While the wording of these two questions was quite similar, the NHIS version did not use the terms “heterosexual” or “homosexual” in the response options because some respondents have found these terms to be confusing (Miller and Ryan 2011; Ridolfo et al. 2012). We also note that the ordering of the responses varied in the two different versions of the questions. Response-order effects are generally much more prominent in telephone surveys, where respondents cannot see the survey questions and response options (Holbrook et al. 2003). Self-administration of these types of sensitive questions does not introduce substantial effects of response ordering (Bishop et al. 1988; Sykes and Collins 1988). The primacy effects that have been previously reported for “speeders” and those with lower education in web surveys with no interviewer present (Galesic et al. 2008; Malhotra 2008) would likely be mitigated by the interviewer presence during ACASI. We therefore had no theoretical reason to expect that the different ordering of the response options would affect our analyses. Finally, the NHIS version also contains the qualifier “that is, not lesbian/gay” in the “Straight” category. Ridalfo et al. (2012) noted that this is important, as it allows respondents to identify with “not-me identities,” constructed through a process of disidentification with an often-stigmatized group. This subtle difference may have resulted in slightly different populations identifying with the Straight category across TG1 and TG2.
Measures
The NSFG measures sexual identity using ACASI, where an NSFG interviewer provides the respondent with a laptop and headphones to ensure privacy (Copen et al. 2016). The NSFG uses this approach given the sensitivity of the ACASI questions, and to ensure comprehension of these questions for those with literacy concerns. The NSFG collects several validated measures of substance use and misuse via ACASI. Measures of misuse in the past month include binge drinking (five or more drinks within two hours for males and four or more drinks within two hours for females), frequent binge drinking (binge drinking on more than four occasions), and high-intensity drinking (10 or more drinks in one sitting for men and eight or more drinks in one sitting for women). Measures of misuse and use in the past year include binge drinking, cigarette smoking, cigarette smoking at the rate of a pack per day, marijuana use, and other illicit drug use (including cocaine, crack, and crystal meth). Measures of substance use disorders were not available in the NSFG.

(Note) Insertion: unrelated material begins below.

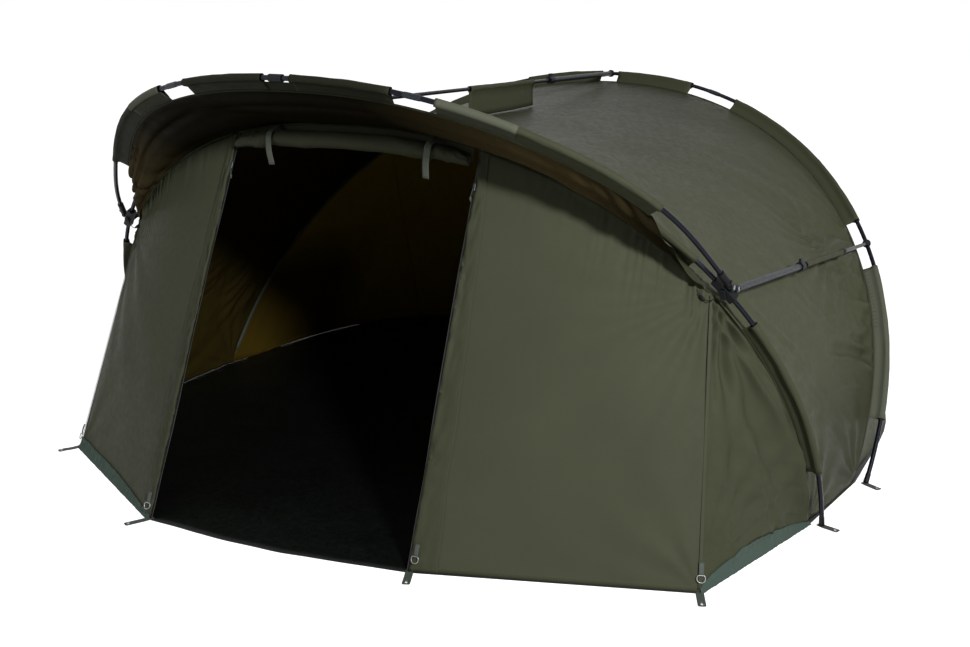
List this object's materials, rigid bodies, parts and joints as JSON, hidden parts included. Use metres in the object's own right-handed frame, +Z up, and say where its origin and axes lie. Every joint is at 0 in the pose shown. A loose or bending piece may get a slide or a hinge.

The NSFG also measures sex and four covariates that have been found in prior studies to correlate with substance use outcomes (McCabe et al. 2009, 2018; SAMHSA 2019): age (18–24, 25–34, 35–49), race (White, Black, other), education (less than high school, high school, greater than high school), and total family income ($0–$19,999, $20,000–$34,999, $35,000–$69,999, $70,000+). Because Spanish speakers tend to struggle with sexual identity, as the concept of “straight” does not resonate culturally (Ridolfo et al. 2012), we also include an indicator of Hispanic ethnicity (yes, no) in our analyses.
Analytic Approach
All analyses performed in this study were design-based, using survey weights to compute estimates of population parameters and accounting for the complex sampling features of the NSFG when estimating standard errors. All bivariate tests of associations between categorical measures employed design-adjusted Rao-Scott tests, logistic regression models were fitted using the pseudo maximum likelihood estimation method for complex samples, and design-adjusted subpopulation analyses and goodness of fit tests were employed when appropriate (Heeringa et al. 2017). We stratified all analyses by sex, given consistent evidence of larger increases in risk for sexual minority women and to allow for comparisons to other national studies. In the multivariable analyses, very small fractions of cases were dropped due to missing data on the sexual identity and substance use items, so no adjustments for item-missing data were performed. All analyses were performed in Stata (Version 16.1; StataCorp LLC, College Station, Texas).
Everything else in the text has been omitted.